The Sammons' Substantial Compliance Motion makes similar arguments regarding the timeliness of their dissent and their use of Chinese Yuan.[8] (Dkt. no. 92 at 5.) The Sammons contend that in delivering the stock certificate for their Jointly Held Shares on August 14, 2013, and in demanding payment in a foreign currency, they substantially complied with the requirements in NRS § 92A.440. Because the Motion rests on a response deadline of August 12, 2013, and on the validity of citing a foreign currency in their Demand Letters, the Court finds that its ruling on CEC's Motion renders moot the Substantial Compliance Motion.


The Court notes that the parties made several arguments and cited to several cases not discussed above.

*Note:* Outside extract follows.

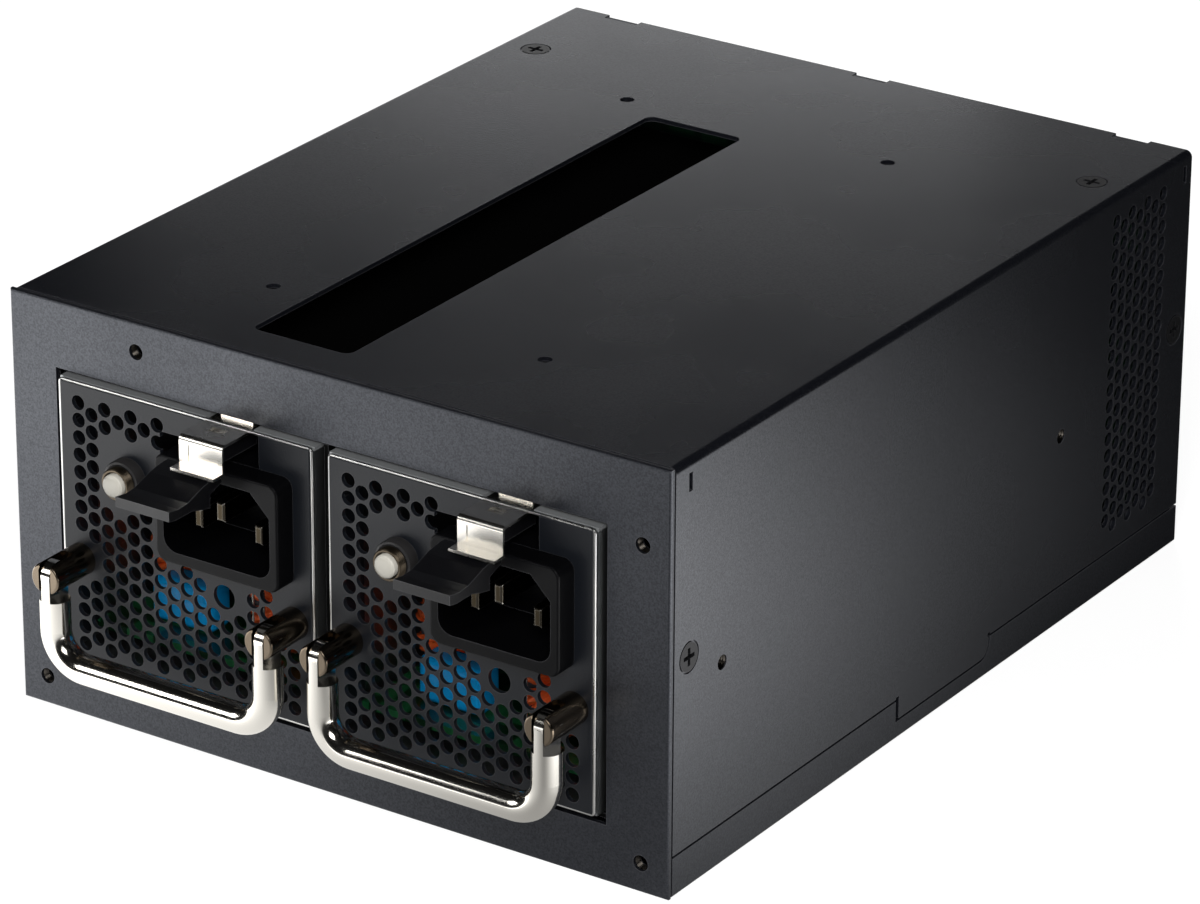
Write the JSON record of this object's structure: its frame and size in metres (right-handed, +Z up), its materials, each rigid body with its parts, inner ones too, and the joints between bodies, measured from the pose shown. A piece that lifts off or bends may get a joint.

The Court has reviewed these arguments and cases and determines that they do not warrant discussion as they do not affect the outcome of the motions.

It is therefore ordered that Plaintiff's Motion for Partial Summary Judgment on Count I of the Complaint as to the Sammons Defendants (dkt. no. 71) is denied.

It is further ordered that Defendant's Amended Motion for Partial Summary Judgment re Right to Appraisal of 350, 000 Shares of CEC (dkt. no. 73) and Defendant's Motion for Partial Summary Judgment Regarding Substantial Compliance and Prejudice (dkt. no. 92) are denied as moot.